Jeonghan mengangguk. Begitupun Seungcheol yang sigap menaikkan kasur di bagian kepala Jeonghan.

“Mas suapin ya.”

“Eh ng-nggak usah mas, aku bisa sendiri.”

“O-oke.” Ujar Seungcheol sembari meletakkan nampan yang berisikan bubur dan obat itu pada meja portable pada ranjang Jeonghan.

Jeonghan menatap malas bubur di hadapannya. Entah mengapa selera makannya hilang.

“Pantes aja ya orang-orang sakit susah buat makan. Makanannya sehampa ini sih.” Gumamnya melihat nampan yang serba putih.

Ia teringat dengan pasien-pasien yang ia rawat.

“Maka dari itu.. Cepet sembuh ya..” Ucap Seungcheol dengan tangannya yang refleks mengacak singkat rambut Jeonghan.

Jeonghan mengangguk.

Ia mengaduk bubur itu sesaat. Oh.. Bukan sesaat.. Ia terus mengaduk bubur itu seakan tak berniat untuk memakannya.

“Di makan, han..” Ucap Seungcheol mengingatkan.

“Buburnya ajaib deh, mas. Masa aku liatin doang udah bikin aku kenyang.. Hehehe.” Ucap Jeonghan bersemangat yang mendapat gelengan dari Seungcheol.

“Hah? Ada-ada aja kamu. Sini sini biar mas suapin aja. Sampe buburnya dingin pun kamu gak bakalan makan.” Ucap Seungcheol yang telah berhasil merampas sendok yang dipegang Jeonghan.

“Yah..” Gerutu Jeonghan dengan bibirnya yang mengerucut.

“Pengen cepet sembuh kan?” Tanya Seungcheol yang diangguki oleh Jeonghan dengan setengah hati.
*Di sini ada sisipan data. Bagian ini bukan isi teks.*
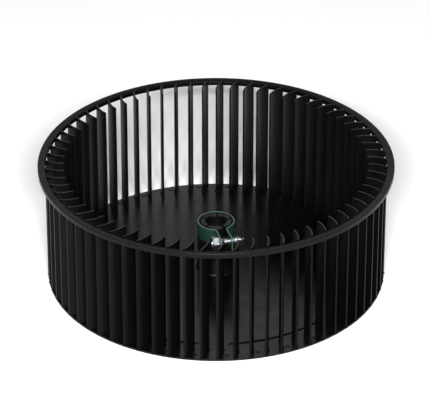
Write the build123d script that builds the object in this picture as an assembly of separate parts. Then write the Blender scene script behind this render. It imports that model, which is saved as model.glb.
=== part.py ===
from build123d import *
import math
import os

# Centrifugal blower wheel, millimetres, +Z up. The origin is on the wheel's axis, in the plane that
# the back plate rests on. Plan directions called "lean" are measured from -Y towards +X.

# Whole wheel
WHEEL_RADIUS = 114.3
WHEEL_HEIGHT = 80.8

# Cage of forward-curved blades: each is an arc that starts radial at its inner edge
BLADE_COUNT = 67
BLADE_INNER_RADIUS = 97.3
BLADE_THICKNESS = 1.1
BLADE_ARC_RADIUS = 18.6
BLADE_ARC_SWEEP = 60.0
FIRST_BLADE_ANGLE = 3.92
CAGE_RADIUS = 109.6

# Rim ring round the outside of the blade tops
RIM_HEIGHT = 3.2
RIM_EDGE_ROUND = 0.7

# Back plate: a foot annulus under the blades, a slightly raised floor inside it, and shallow round
# ejector marks between the blades, in every second gap
FOOT_TOP = 1.2
FLOOR_RADIUS = 92.0
FLOOR_TOP = 2.0
MARK_RADIUS = 1.5
MARK_DEPTH = 0.6
MARK_PLACE_RADIUS = 104.9
MARK_ANGLE_FROM_BLADE = 1.15

# Hub: a boss with a ring of split fingers above its shoulder
BORE_RADIUS = 6.35
BORE_CHAMFER = 0.5
BOSS_RADIUS = 12.2
BOSS_TOP = 26.6
BOSS_ROOT_ROUND = 1.5
FINGER_COUNT = 5
FINGER_RADIUS = 10.3
FINGER_TOP = 36.9
SLOT_WIDTH = 1.5
FIRST_SLOT_ANGLE = 13.6
FINGER_LEAD_IN = 0.7
FINGER_EDGE_ROUND = 0.35

# Sheet clamp: a band with two ears, sitting loose round the fingers, on the boss's shoulder
SHEET = 0.9
CLAMP_MID_RADIUS = 11.58
CLAMP_HEIGHT = 10.3
CLAMP_BACK_LEAN = 180.0
EAR_BEND_RADIUS = 2.8
EAR_REACH = 25.3
EAR_CORNER_RADIUS = 1.5
HEAD_ROOT_LEAN = -8.8
HEAD_EAR_LEAN = 14.4
THREAD_ROOT_LEAN = 42.0
THREAD_EAR_LEAN = 17.0
EAR_HOLE_RADIUS = 2.62

# Clamp screw: number 10 sheet-metal screw with a dished hex head, square to the ear it bears on
SCREW_DISTANCE = 18.6
HEAD_FLATS = 7.94
HEAD_HEIGHT = 4.0
HEAD_TURN = 18.0
HEAD_CHAMFER = 0.5
HEAD_DISH_RADIUS = 2.7
HEAD_DISH_DEPTH = 0.8
THREAD_RADIUS = 2.4
CORE_RADIUS = 1.75
THREAD_PITCH = 1.8
THREAD_TURNS = 8
SCREW_LENGTH = 17.0
POINT_RADIUS = 0.25


def tube(outer, inner, bottom, top):
    """A straight-walled ring about the Z axis."""
    ring = extrude(Circle(outer) - Circle(inner), top - bottom)
    return Pos(0, 0, bottom) * ring


def direction(lean):
    """Unit vector in plan, turned by lean degrees from -Y towards +X."""
    return Vector(math.sin(math.radians(lean)), -math.cos(math.radians(lean)), 0)


def rim_ring():
    ring = tube(WHEEL_RADIUS, CAGE_RADIUS, WHEEL_HEIGHT - RIM_HEIGHT, WHEEL_HEIGHT)
    outer_edges = ring.edges().filter_by(GeomType.CIRCLE).sort_by(SortBy.LENGTH)[-2:]
    return fillet(outer_edges, RIM_EDGE_ROUND)


def blade():
    """One blade, its inner edge on the +X axis. It stands on the foot annulus."""
    tip = BLADE_INNER_RADIUS + BLADE_THICKNESS / 2
    centre = (tip, -BLADE_ARC_RADIUS)
    start = 90 - BLADE_ARC_SWEEP
    convex = CenterArc(centre, BLADE_ARC_RADIUS + BLADE_THICKNESS / 2, start, BLADE_ARC_SWEEP)
    concave = CenterArc(centre, BLADE_ARC_RADIUS - BLADE_THICKNESS / 2, start, BLADE_ARC_SWEEP)
    nose = CenterArc((tip, 0), BLADE_THICKNESS / 2, 90, 180)
    tail = Line(convex @ 0, concave @ 0)
    profile = make_face([convex, nose, concave, tail]) & Circle(CAGE_RADIUS)
    return Pos(0, 0, FOOT_TOP) * extrude(profile, WHEEL_HEIGHT - FOOT_TOP)


def blades():
    one = blade()
    pitch = 360 / BLADE_COUNT
    turned = [Rot(0, 0, FIRST_BLADE_ANGLE + number * pitch) * one for number in range(BLADE_COUNT)]
    return Compound([solid for copy in turned for solid in copy.solids()])


def back_plate():
    plate = tube(CAGE_RADIUS, BOSS_RADIUS, 0, FOOT_TOP) + tube(FLOOR_RADIUS, BOSS_RADIUS, 0, FLOOR_TOP)
    mark = Pos(MARK_PLACE_RADIUS, 0, FOOT_TOP - MARK_DEPTH) * extrude(Circle(MARK_RADIUS), FLOOR_TOP)
    pitch = 360 / BLADE_COUNT
    half_count = BLADE_COUNT // 2
    marks = [
        Rot(0, 0, FIRST_BLADE_ANGLE + MARK_ANGLE_FROM_BLADE + gap * pitch) * mark
        for gap in range(2 - half_count, half_count + 1, 2)
    ]
    return plate - marks


def hub_boss():
    boss = tube(BOSS_RADIUS, BORE_RADIUS, 0, BOSS_TOP)
    mouth = boss.faces().sort_by(Axis.Z)[0].edges().sort_by(SortBy.LENGTH)[0]
    boss = chamfer(mouth, BORE_CHAMFER)
    flare_top = FLOOR_TOP + BOSS_ROOT_ROUND
    flare_radius = BOSS_RADIUS + BOSS_ROOT_ROUND
    curve = CenterArc((flare_radius, flare_top), BOSS_ROOT_ROUND, 180, 90)
    back = Polyline(curve @ 0, (BORE_RADIUS, flare_top), (BORE_RADIUS, FLOOR_TOP), curve @ 1)
    return boss + revolve(Plane.XZ * make_face([curve, *back.edges()]), Axis.Z)


def hub_finger(number):
    """One finger: the ring between two slots, with a lead-in at the bore's mouth."""
    ring = tube(FINGER_RADIUS, BORE_RADIUS, BOSS_TOP, FINGER_TOP)
    top_edges = ring.faces().sort_by(Axis.Z)[-1].edges().sort_by(SortBy.LENGTH)
    ring = chamfer(top_edges[0], FINGER_LEAD_IN)
    rounded = ring.faces().sort_by(Axis.Z)[-1].edges().sort_by(SortBy.LENGTH)[-1]
    ring = fillet(rounded, FINGER_EDGE_ROUND)
    span = 360 / FINGER_COUNT
    slot_angle = FIRST_SLOT_ANGLE + number * span
    for edge_angle, side in ((slot_angle, 1), (slot_angle + span, -1)):
        keep = Pos(0, side * (BOSS_RADIUS + SLOT_WIDTH / 2), BOSS_TOP) * Box(
            4 * BOSS_RADIUS, 2 * BOSS_RADIUS, 3 * BOSS_RADIUS
        )
        ring = ring & (Rot(0, 0, edge_angle) * keep)
    return ring


def strip(centre, lean_from, lean_to, radius):
    """A sheet-thick arc of the clamp's outline about centre, between two leans."""
    start = min(lean_from, lean_to) - 90
    sweep = abs(lean_to - lean_from)
    outer = CenterArc(centre, radius + SHEET / 2, start, sweep)
    inner = CenterArc(centre, radius - SHEET / 2, start, sweep)
    return make_face([outer, inner, Line(outer @ 0, inner @ 0), Line(outer @ 1, inner @ 1)])


def bend_place(root_lean):
    """Centre of the bend that turns the band outwards into an ear."""
    return direction(root_lean) * (CLAMP_MID_RADIUS + EAR_BEND_RADIUS)


def clamp_half(back_lean, root_lean, ear_lean, bend_end):
    """Half of the clamp, from its back to its ear. bend_end is the lean at which the bend runs out."""
    band = strip((0, 0), back_lean, root_lean, CLAMP_MID_RADIUS)
    bend = strip(bend_place(root_lean), root_lean + 180, bend_end, EAR_BEND_RADIUS)
    outward = direction(ear_lean)
    ear_start = bend_place(root_lean) + direction(bend_end) * EAR_BEND_RADIUS
    along = ear_start.dot(outward)
    ear_length = math.sqrt(along**2 + EAR_REACH**2 - ear_start.length**2) - along
    across = direction(ear_lean + 90) * (SHEET / 2)
    ear_end = ear_start + outward * ear_length
    ear = make_face(Polyline(
        ear_start + across, ear_end + across, ear_end - across, ear_start - across, close=True
    ))
    half = Pos(0, 0, BOSS_TOP) * extrude(band + bend + ear, CLAMP_HEIGHT)
    tip_face = half.faces().sort_by(Axis((0, 0, 0), outward))[-1]
    corners = tip_face.edges().filter_by(Axis((0, 0, 0), across))
    half = fillet(corners, EAR_CORNER_RADIUS)
    return half - screw_plane(-EAR_REACH) * extrude(Circle(EAR_HOLE_RADIUS), 2 * EAR_REACH)


def screw_plane(distance):
    """Plane across the screw's axis, that far along it from the foot of the hub's perpendicular."""
    axis = direction(HEAD_EAR_LEAN + 90)
    height = BOSS_TOP + CLAMP_HEIGHT / 2
    foot = direction(HEAD_EAR_LEAN) * SCREW_DISTANCE + Vector(0, 0, height)
    return Plane(origin=foot + axis * distance, x_dir=(0, 0, 1), z_dir=axis)


def screw_head():
    """The head, its end face on the XY plane and its underside facing +Z."""
    hexagon = RegularPolygon(HEAD_FLATS / 2, 6, major_radius=False, rotation=HEAD_TURN)
    corner = HEAD_FLATS / math.sqrt(3)
    crown = make_face(Polyline(
        (0, 0),
        (corner - 2 * HEAD_CHAMFER, 0),
        (corner, HEAD_CHAMFER),
        (corner, HEAD_HEIGHT),
        (0, HEAD_HEIGHT),
        close=True,
    ))
    head = extrude(hexagon, HEAD_HEIGHT) & revolve(Plane.XZ * crown, Axis.Z)
    return head - extrude(Circle(HEAD_DISH_RADIUS), HEAD_DISH_DEPTH, taper=20)


def screw_shank():
    """The shank and its point, with each turn of the thread as a ring-shaped ridge."""
    outline = [(0, 0), (CORE_RADIUS, 0)]
    for turn in range(THREAD_TURNS):
        crest = (turn + 0.75) * THREAD_PITCH
        outline.append((CORE_RADIUS, crest - THREAD_PITCH / 3))
        outline.append((THREAD_RADIUS, crest))
        outline.append((CORE_RADIUS, crest + THREAD_PITCH / 3))
    outline += [(POINT_RADIUS, SCREW_LENGTH), (0, SCREW_LENGTH)]
    return revolve(Plane.XZ * make_face(Polyline(*outline, close=True)), Axis.Z)


def clamp_screw():
    """The screw with the underside of its head flat against the outside of the head ear."""
    outer_face = bend_place(HEAD_ROOT_LEAN) + direction(HEAD_EAR_LEAN + 90) * (EAR_BEND_RADIUS - SHEET / 2)
    underside = outer_face.dot(direction(HEAD_EAR_LEAN + 90))
    screw = screw_head() + Pos(0, 0, HEAD_HEIGHT) * screw_shank()
    return screw_plane(underside - HEAD_HEIGHT) * screw


def make_nodes():
    head_bend_end = HEAD_EAR_LEAN + 90
    thread_bend_end = THREAD_EAR_LEAN + 270
    nodes = {
        "rim_ring": rim_ring(),
        "blades": blades(),
        "back_plate": back_plate(),
        "hub_boss": hub_boss(),
        "clamp_band": clamp_half(-CLAMP_BACK_LEAN, HEAD_ROOT_LEAN, HEAD_EAR_LEAN, head_bend_end),
        "clamp_free_half": clamp_half(
            CLAMP_BACK_LEAN, THREAD_ROOT_LEAN, THREAD_EAR_LEAN, thread_bend_end
        ),
        "clamp_screw": clamp_screw(),
    }
    for number in range(FINGER_COUNT):
        nodes[f"hub_finger_{number + 1}"] = hub_finger(number)
    return nodes


os.makedirs("parts", exist_ok=True)
for name, shape in make_nodes().items():
    export_step(shape, f"parts/{name}.step")
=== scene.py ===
import math

import bmesh
import bpy
from mathutils import Matrix, Vector
from mathutils.geometry import delaunay_2d_cdt


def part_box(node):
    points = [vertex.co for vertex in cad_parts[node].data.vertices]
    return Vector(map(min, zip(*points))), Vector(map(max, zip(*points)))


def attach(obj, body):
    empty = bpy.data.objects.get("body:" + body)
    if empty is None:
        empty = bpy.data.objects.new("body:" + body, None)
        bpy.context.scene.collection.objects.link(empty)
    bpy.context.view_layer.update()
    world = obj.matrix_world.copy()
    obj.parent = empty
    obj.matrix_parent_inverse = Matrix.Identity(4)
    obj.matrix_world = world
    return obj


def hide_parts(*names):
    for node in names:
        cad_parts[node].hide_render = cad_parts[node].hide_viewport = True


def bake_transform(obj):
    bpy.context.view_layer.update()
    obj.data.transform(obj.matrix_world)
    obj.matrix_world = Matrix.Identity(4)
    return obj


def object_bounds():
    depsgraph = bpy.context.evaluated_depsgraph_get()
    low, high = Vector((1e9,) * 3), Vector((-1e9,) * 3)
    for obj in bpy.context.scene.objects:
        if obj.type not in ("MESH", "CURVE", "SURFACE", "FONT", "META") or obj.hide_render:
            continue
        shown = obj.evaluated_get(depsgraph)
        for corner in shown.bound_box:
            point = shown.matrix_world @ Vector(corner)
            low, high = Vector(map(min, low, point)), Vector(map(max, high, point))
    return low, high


# Centrifugal blower wheel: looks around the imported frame. Metres, +Z up, origin on the wheel's axis.
# Plan directions called "lean" are measured in degrees from -Y towards +X.

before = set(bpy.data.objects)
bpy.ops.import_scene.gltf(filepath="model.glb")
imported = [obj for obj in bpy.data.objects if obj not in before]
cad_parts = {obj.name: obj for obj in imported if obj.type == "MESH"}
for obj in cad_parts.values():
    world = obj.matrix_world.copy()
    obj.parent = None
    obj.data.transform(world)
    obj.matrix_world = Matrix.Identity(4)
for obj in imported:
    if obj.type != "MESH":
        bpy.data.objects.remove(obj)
cad_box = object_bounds()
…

“Makan ya.. Mas janji bakal beliin kamu makanan enak kalo udah sembuh nanti.”

“Beneran?” Timpal Jeonghan dengan maniknya yang mulai berbinar.

“Iya.. Jadi sekarang makan bubur ini dulu ya?”

“Tapi buburnya gak enak.” Gerutu Jeonghan dengan bibirnya yang kian mengerucut.

“Enak kok! Nih..” Ucap Seungcheol yang telah mencicipi bubur yang ia genggam.

Jeonghan tergelak melihat Seungcheol yang pasti tengah berbohong agar dirinya mau makan.

“Hahaha iya deh tapi dikit aja ya.” Ucap Jeonghan yang telah luluh.

“Nah gitu dong. AAAAA.” Ucap Seungcheol dengan sesendok bubur yang ia arahkan pada mulut Jeonghan.

Jeonghan mengunyahnya perlahan.

“Hmm not bad sih ya rasanya. Lumayan.” Gumamnya dengan mulutnya yang masih penuh.

Seungcheol tersenyum melihat tingkah Jeonghan yang entah mengapa terlihat begitu menggemaskan saat sakit.

Ia kembali menyuapi Jeonghan hingga perlahan, tangannya mendekat pada wajah Jeonghan.

“Pelan-pelan, han. Tuhkan ampe belepotan gini.” Ujar Seungcheol dengan tangan kananya yang mengelap ujung bibir Jeonghan.

Keduanya bersitatap. Entah mengapa jarak kedua wajah itu seakan begitu dekat.

Tatapan keduanya semakin dalam dan dalam.

Entah apa yang tengah mereka fikirkan.

Kedua wajah itu kian mendekat.

10 cm

5 cm

3 cm

Seungcheol terhenti. Ia teringat pada sang kekasih yang muncul di fikirannya tiba-tiba.

“Eh i-ini buburnya diabisin ya, han.” Ujar Seungcheol memecah keheningan diantara keduanya.

“I-iya, mas. Eh nggak.”

“Gimana, han?”

“Aku kenyang.” Ujar Jeonghan dengan bibirnya yang telah ia tutup rapat.

“Ya udah, minum obatnya aja ya sekarang?” Tanya Seungcheol dengan begitu lembut.

Jeonghan mengangguk dengan senyum yang terpancar di wajahnya.

Hug

Seungcheol melangkah sembari memegang plastik berisikan obat untuk sang ayah. Ia baru saja menebusnya di apotik RS.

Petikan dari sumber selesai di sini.